# Set exercise:
Send back the entries below exactly as they appear.

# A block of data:

——

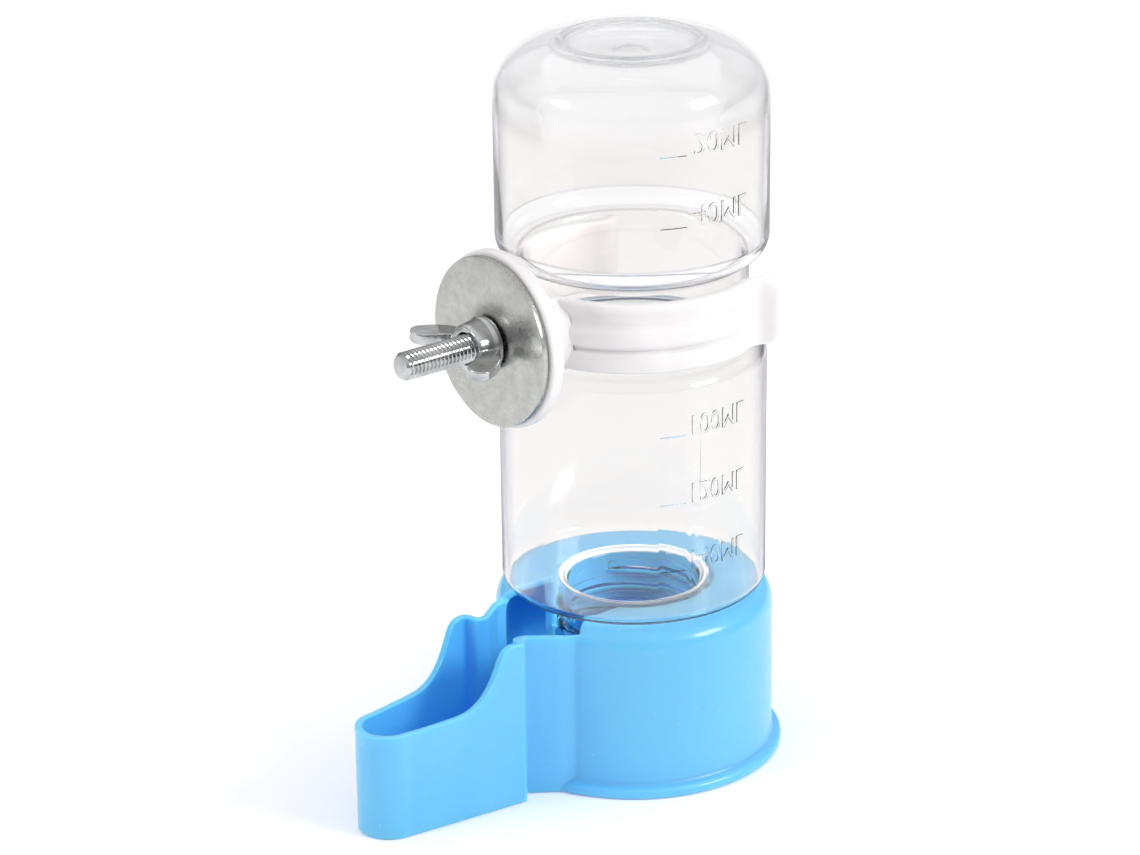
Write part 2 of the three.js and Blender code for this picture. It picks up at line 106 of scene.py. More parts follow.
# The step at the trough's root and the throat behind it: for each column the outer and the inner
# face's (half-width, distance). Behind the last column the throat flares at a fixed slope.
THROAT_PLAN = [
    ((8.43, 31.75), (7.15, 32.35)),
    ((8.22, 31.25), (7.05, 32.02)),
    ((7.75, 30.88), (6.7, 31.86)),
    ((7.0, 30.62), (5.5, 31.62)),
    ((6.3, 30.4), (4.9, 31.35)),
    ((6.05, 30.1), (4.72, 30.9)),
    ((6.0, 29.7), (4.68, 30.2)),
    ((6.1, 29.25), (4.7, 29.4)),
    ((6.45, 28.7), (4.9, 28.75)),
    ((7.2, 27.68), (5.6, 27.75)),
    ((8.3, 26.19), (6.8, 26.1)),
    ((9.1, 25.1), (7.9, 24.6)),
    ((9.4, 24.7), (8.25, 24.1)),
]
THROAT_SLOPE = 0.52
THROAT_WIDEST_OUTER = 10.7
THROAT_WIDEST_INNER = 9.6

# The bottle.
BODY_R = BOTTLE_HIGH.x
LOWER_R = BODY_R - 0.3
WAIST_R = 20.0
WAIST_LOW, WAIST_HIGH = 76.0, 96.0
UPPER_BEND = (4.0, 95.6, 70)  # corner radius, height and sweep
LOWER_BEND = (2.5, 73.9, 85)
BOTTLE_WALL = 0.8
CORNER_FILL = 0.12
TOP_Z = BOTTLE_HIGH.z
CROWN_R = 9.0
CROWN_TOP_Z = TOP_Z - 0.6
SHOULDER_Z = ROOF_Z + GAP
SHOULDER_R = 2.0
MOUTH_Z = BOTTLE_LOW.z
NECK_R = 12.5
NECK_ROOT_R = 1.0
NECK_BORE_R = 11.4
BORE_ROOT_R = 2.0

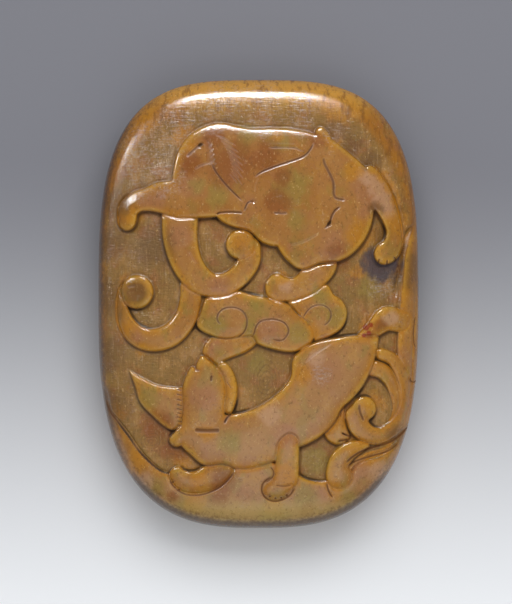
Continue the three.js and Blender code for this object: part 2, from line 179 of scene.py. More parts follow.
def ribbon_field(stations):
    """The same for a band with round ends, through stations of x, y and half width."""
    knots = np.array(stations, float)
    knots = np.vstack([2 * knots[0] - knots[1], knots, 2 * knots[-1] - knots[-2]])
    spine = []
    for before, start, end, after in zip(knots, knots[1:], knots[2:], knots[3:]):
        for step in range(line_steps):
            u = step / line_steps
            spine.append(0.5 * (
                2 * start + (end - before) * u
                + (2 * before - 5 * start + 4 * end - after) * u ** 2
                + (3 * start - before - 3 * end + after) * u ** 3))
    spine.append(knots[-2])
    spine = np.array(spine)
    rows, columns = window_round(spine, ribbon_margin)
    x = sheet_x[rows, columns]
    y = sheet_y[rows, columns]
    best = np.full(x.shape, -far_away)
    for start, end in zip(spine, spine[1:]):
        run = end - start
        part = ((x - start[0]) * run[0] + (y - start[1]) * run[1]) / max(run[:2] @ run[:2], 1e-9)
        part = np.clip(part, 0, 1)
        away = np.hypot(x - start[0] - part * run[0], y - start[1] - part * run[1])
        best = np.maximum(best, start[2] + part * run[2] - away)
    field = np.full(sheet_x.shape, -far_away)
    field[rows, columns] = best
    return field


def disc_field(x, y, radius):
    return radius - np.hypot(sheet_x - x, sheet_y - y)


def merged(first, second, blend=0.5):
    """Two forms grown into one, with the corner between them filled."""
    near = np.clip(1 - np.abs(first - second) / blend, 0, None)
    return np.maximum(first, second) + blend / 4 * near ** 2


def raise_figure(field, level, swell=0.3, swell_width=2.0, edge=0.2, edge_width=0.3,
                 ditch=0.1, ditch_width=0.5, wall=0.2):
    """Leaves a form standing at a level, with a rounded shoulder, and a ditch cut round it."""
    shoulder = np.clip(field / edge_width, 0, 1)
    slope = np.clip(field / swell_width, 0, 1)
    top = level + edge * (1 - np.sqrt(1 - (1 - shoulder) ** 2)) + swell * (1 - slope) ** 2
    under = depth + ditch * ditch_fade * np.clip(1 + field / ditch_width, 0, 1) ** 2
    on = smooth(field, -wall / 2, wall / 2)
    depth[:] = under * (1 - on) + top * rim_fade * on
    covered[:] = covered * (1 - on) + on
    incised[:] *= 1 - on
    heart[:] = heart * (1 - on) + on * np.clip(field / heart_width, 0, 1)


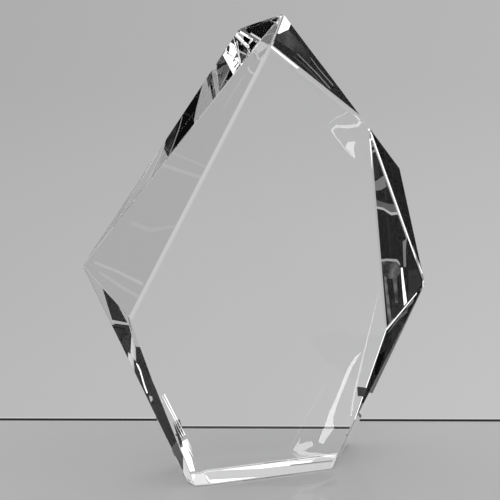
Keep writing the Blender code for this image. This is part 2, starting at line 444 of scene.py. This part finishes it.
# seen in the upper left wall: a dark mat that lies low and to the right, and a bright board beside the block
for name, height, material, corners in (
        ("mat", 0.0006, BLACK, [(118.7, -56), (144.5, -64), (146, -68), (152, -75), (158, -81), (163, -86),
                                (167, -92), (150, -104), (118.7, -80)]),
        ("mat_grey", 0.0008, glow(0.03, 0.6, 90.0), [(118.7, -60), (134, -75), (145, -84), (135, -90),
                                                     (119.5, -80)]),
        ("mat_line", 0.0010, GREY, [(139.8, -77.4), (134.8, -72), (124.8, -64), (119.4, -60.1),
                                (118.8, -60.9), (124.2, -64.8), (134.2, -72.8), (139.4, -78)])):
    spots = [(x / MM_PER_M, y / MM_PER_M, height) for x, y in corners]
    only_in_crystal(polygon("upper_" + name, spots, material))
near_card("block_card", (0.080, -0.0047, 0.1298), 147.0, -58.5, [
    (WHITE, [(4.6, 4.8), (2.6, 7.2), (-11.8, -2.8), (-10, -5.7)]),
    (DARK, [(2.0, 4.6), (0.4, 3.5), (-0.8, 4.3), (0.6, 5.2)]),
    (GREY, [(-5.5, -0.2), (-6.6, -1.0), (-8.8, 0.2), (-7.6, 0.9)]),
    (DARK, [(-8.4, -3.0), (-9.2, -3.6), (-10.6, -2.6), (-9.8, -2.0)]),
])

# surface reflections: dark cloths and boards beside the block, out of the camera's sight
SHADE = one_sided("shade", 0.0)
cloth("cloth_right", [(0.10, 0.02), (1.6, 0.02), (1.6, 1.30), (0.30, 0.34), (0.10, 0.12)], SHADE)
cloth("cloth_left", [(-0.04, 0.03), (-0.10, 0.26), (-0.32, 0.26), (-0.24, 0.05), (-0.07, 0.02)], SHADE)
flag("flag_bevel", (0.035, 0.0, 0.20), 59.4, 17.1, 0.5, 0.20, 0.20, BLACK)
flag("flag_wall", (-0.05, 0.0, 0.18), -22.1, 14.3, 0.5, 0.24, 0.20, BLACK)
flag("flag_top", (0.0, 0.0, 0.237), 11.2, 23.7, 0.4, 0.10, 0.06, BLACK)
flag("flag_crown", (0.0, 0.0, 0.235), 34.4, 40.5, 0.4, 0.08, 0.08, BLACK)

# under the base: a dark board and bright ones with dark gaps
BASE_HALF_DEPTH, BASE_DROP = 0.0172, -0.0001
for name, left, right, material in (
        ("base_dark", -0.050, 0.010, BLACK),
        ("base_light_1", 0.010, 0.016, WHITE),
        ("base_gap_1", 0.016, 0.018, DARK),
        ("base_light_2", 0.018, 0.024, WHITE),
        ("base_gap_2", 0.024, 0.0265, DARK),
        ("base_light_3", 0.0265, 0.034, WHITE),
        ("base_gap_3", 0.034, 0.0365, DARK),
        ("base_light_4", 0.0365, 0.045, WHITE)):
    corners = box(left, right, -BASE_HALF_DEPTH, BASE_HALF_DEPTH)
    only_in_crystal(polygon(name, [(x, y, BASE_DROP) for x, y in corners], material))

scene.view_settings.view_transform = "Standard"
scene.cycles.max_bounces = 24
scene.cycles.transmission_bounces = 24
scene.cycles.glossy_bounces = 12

——

# Exercise answer:
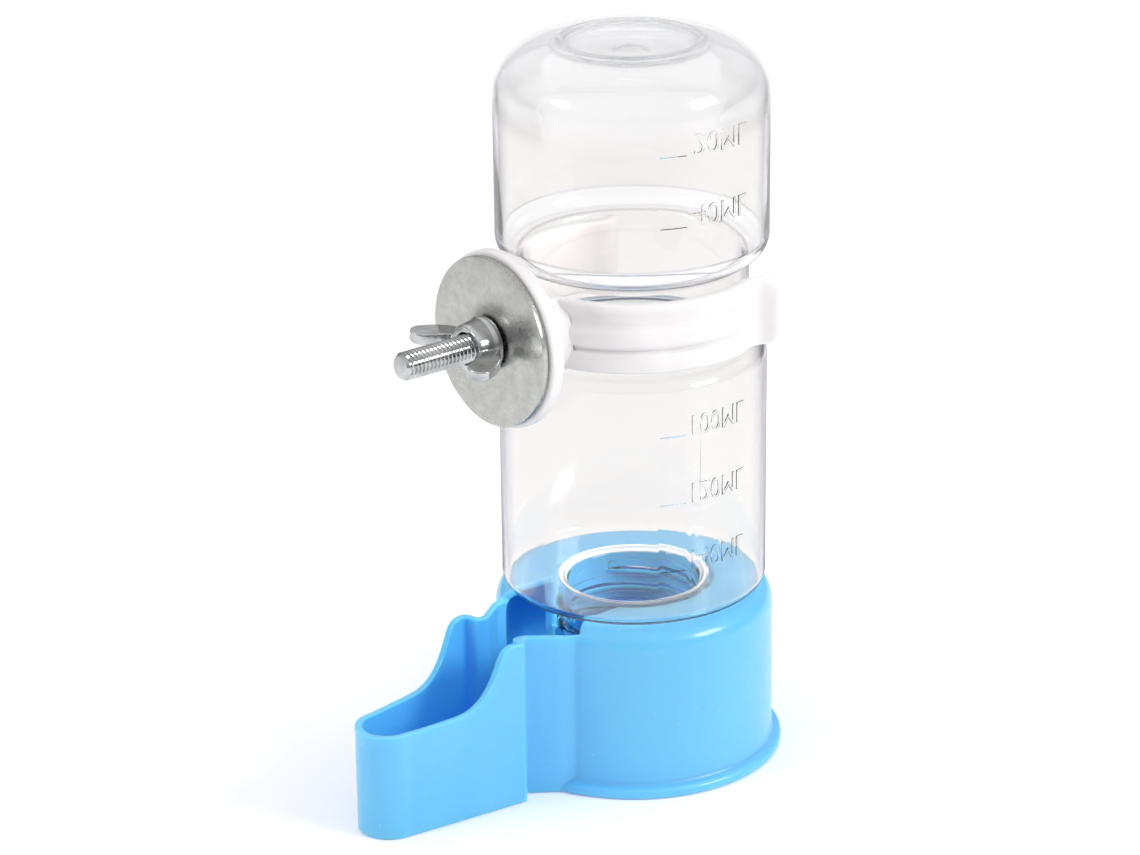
Write part 2 of the three.js and Blender code for this picture. It picks up at line 106 of scene.py. More parts follow.
# The step at the trough's root and the throat behind it: for each column the outer and the inner
# face's (half-width, distance). Behind the last column the throat flares at a fixed slope.
THROAT_PLAN = [
    ((8.43, 31.75), (7.15, 32.35)),
    ((8.22, 31.25), (7.05, 32.02)),
    ((7.75, 30.88), (6.7, 31.86)),
    ((7.0, 30.62), (5.5, 31.62)),
    ((6.3, 30.4), (4.9, 31.35)),
    ((6.05, 30.1), (4.72, 30.9)),
    ((6.0, 29.7), (4.68, 30.2)),
    ((6.1, 29.25), (4.7, 29.4)),
    ((6.45, 28.7), (4.9, 28.75)),
    ((7.2, 27.68), (5.6, 27.75)),
    ((8.3, 26.19), (6.8, 26.1)),
    ((9.1, 25.1), (7.9, 24.6)),
    ((9.4, 24.7), (8.25, 24.1)),
]
THROAT_SLOPE = 0.52
THROAT_WIDEST_OUTER = 10.7
THROAT_WIDEST_INNER = 9.6

# The bottle.
BODY_R = BOTTLE_HIGH.x
LOWER_R = BODY_R - 0.3
WAIST_R = 20.0
WAIST_LOW, WAIST_HIGH = 76.0, 96.0
UPPER_BEND = (4.0, 95.6, 70)  # corner radius, height and sweep
LOWER_BEND = (2.5, 73.9, 85)
BOTTLE_WALL = 0.8
CORNER_FILL = 0.12
TOP_Z = BOTTLE_HIGH.z
CROWN_R = 9.0
CROWN_TOP_Z = TOP_Z - 0.6
SHOULDER_Z = ROOF_Z + GAP
SHOULDER_R = 2.0
MOUTH_Z = BOTTLE_LOW.z
NECK_R = 12.5
NECK_ROOT_R = 1.0
NECK_BORE_R = 11.4
BORE_ROOT_R = 2.0

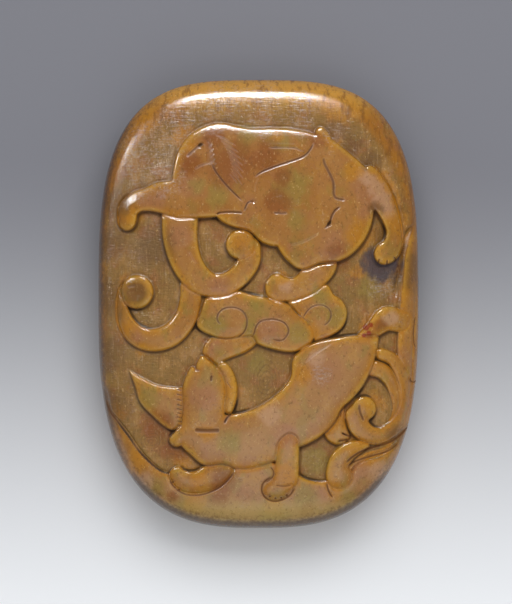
Continue the three.js and Blender code for this object: part 2, from line 179 of scene.py. More parts follow.
def ribbon_field(stations):
    """The same for a band with round ends, through stations of x, y and half width."""
    knots = np.array(stations, float)
    knots = np.vstack([2 * knots[0] - knots[1], knots, 2 * knots[-1] - knots[-2]])
    spine = []
    for before, start, end, after in zip(knots, knots[1:], knots[2:], knots[3:]):
        for step in range(line_steps):
            u = step / line_steps
            spine.append(0.5 * (
                2 * start + (end - before) * u
                + (2 * before - 5 * start + 4 * end - after) * u ** 2
                + (3 * start - before - 3 * end + after) * u ** 3))
    spine.append(knots[-2])
    spine = np.array(spine)
    rows, columns = window_round(spine, ribbon_margin)
    x = sheet_x[rows, columns]
    y = sheet_y[rows, columns]
    best = np.full(x.shape, -far_away)
    for start, end in zip(spine, spine[1:]):
        run = end - start
        part = ((x - start[0]) * run[0] + (y - start[1]) * run[1]) / max(run[:2] @ run[:2], 1e-9)
        part = np.clip(part, 0, 1)
        away = np.hypot(x - start[0] - part * run[0], y - start[1] - part * run[1])
        best = np.maximum(best, start[2] + part * run[2] - away)
    field = np.full(sheet_x.shape, -far_away)
    field[rows, columns] = best
    return field


def disc_field(x, y, radius):
    return radius - np.hypot(sheet_x - x, sheet_y - y)


def merged(first, second, blend=0.5):
    """Two forms grown into one, with the corner between them filled."""
    near = np.clip(1 - np.abs(first - second) / blend, 0, None)
    return np.maximum(first, second) + blend / 4 * near ** 2


def raise_figure(field, level, swell=0.3, swell_width=2.0, edge=0.2, edge_width=0.3,
                 ditch=0.1, ditch_width=0.5, wall=0.2):
    """Leaves a form standing at a level, with a rounded shoulder, and a ditch cut round it."""
    shoulder = np.clip(field / edge_width, 0, 1)
    slope = np.clip(field / swell_width, 0, 1)
    top = level + edge * (1 - np.sqrt(1 - (1 - shoulder) ** 2)) + swell * (1 - slope) ** 2
    under = depth + ditch * ditch_fade * np.clip(1 + field / ditch_width, 0, 1) ** 2
    on = smooth(field, -wall / 2, wall / 2)
    depth[:] = under * (1 - on) + top * rim_fade * on
    covered[:] = covered * (1 - on) + on
    incised[:] *= 1 - on
    heart[:] = heart * (1 - on) + on * np.clip(field / heart_width, 0, 1)


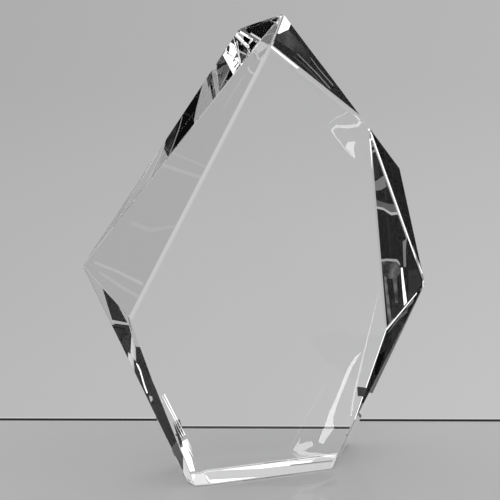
Keep writing the Blender code for this image. This is part 2, starting at line 444 of scene.py. This part finishes it.
# seen in the upper left wall: a dark mat that lies low and to the right, and a bright board beside the block
for name, height, material, corners in (
        ("mat", 0.0006, BLACK, [(118.7, -56), (144.5, -64), (146, -68), (152, -75), (158, -81), (163, -86),
                                (167, -92), (150, -104), (118.7, -80)]),
        ("mat_grey", 0.0008, glow(0.03, 0.6, 90.0), [(118.7, -60), (134, -75), (145, -84), (135, -90),
                                                     (119.5, -80)]),
        ("mat_line", 0.0010, GREY, [(139.8, -77.4), (134.8, -72), (124.8, -64), (119.4, -60.1),
                                (118.8, -60.9), (124.2, -64.8), (134.2, -72.8), (139.4, -78)])):
    spots = [(x / MM_PER_M, y / MM_PER_M, height) for x, y in corners]
    only_in_crystal(polygon("upper_" + name, spots, material))
near_card("block_card", (0.080, -0.0047, 0.1298), 147.0, -58.5, [
    (WHITE, [(4.6, 4.8), (2.6, 7.2), (-11.8, -2.8), (-10, -5.7)]),
    (DARK, [(2.0, 4.6), (0.4, 3.5), (-0.8, 4.3), (0.6, 5.2)]),
    (GREY, [(-5.5, -0.2), (-6.6, -1.0), (-8.8, 0.2), (-7.6, 0.9)]),
    (DARK, [(-8.4, -3.0), (-9.2, -3.6), (-10.6, -2.6), (-9.8, -2.0)]),
])

# surface reflections: dark cloths and boards beside the block, out of the camera's sight
SHADE = one_sided("shade", 0.0)
cloth("cloth_right", [(0.10, 0.02), (1.6, 0.02), (1.6, 1.30), (0.30, 0.34), (0.10, 0.12)], SHADE)
cloth("cloth_left", [(-0.04, 0.03), (-0.10, 0.26), (-0.32, 0.26), (-0.24, 0.05), (-0.07, 0.02)], SHADE)
flag("flag_bevel", (0.035, 0.0, 0.20), 59.4, 17.1, 0.5, 0.20, 0.20, BLACK)
flag("flag_wall", (-0.05, 0.0, 0.18), -22.1, 14.3, 0.5, 0.24, 0.20, BLACK)
flag("flag_top", (0.0, 0.0, 0.237), 11.2, 23.7, 0.4, 0.10, 0.06, BLACK)
flag("flag_crown", (0.0, 0.0, 0.235), 34.4, 40.5, 0.4, 0.08, 0.08, BLACK)

# under the base: a dark board and bright ones with dark gaps
BASE_HALF_DEPTH, BASE_DROP = 0.0172, -0.0001
for name, left, right, material in (
        ("base_dark", -0.050, 0.010, BLACK),
        ("base_light_1", 0.010, 0.016, WHITE),
        ("base_gap_1", 0.016, 0.018, DARK),
        ("base_light_2", 0.018, 0.024, WHITE),
        ("base_gap_2", 0.024, 0.0265, DARK),
        ("base_light_3", 0.0265, 0.034, WHITE),
        ("base_gap_3", 0.034, 0.0365, DARK),
        ("base_light_4", 0.0365, 0.045, WHITE)):
    corners = box(left, right, -BASE_HALF_DEPTH, BASE_HALF_DEPTH)
    only_in_crystal(polygon(name, [(x, y, BASE_DROP) for x, y in corners], material))

scene.view_settings.view_transform = "Standard"
scene.cycles.max_bounces = 24
scene.cycles.transmission_bounces = 24
scene.cycles.glossy_bounces = 12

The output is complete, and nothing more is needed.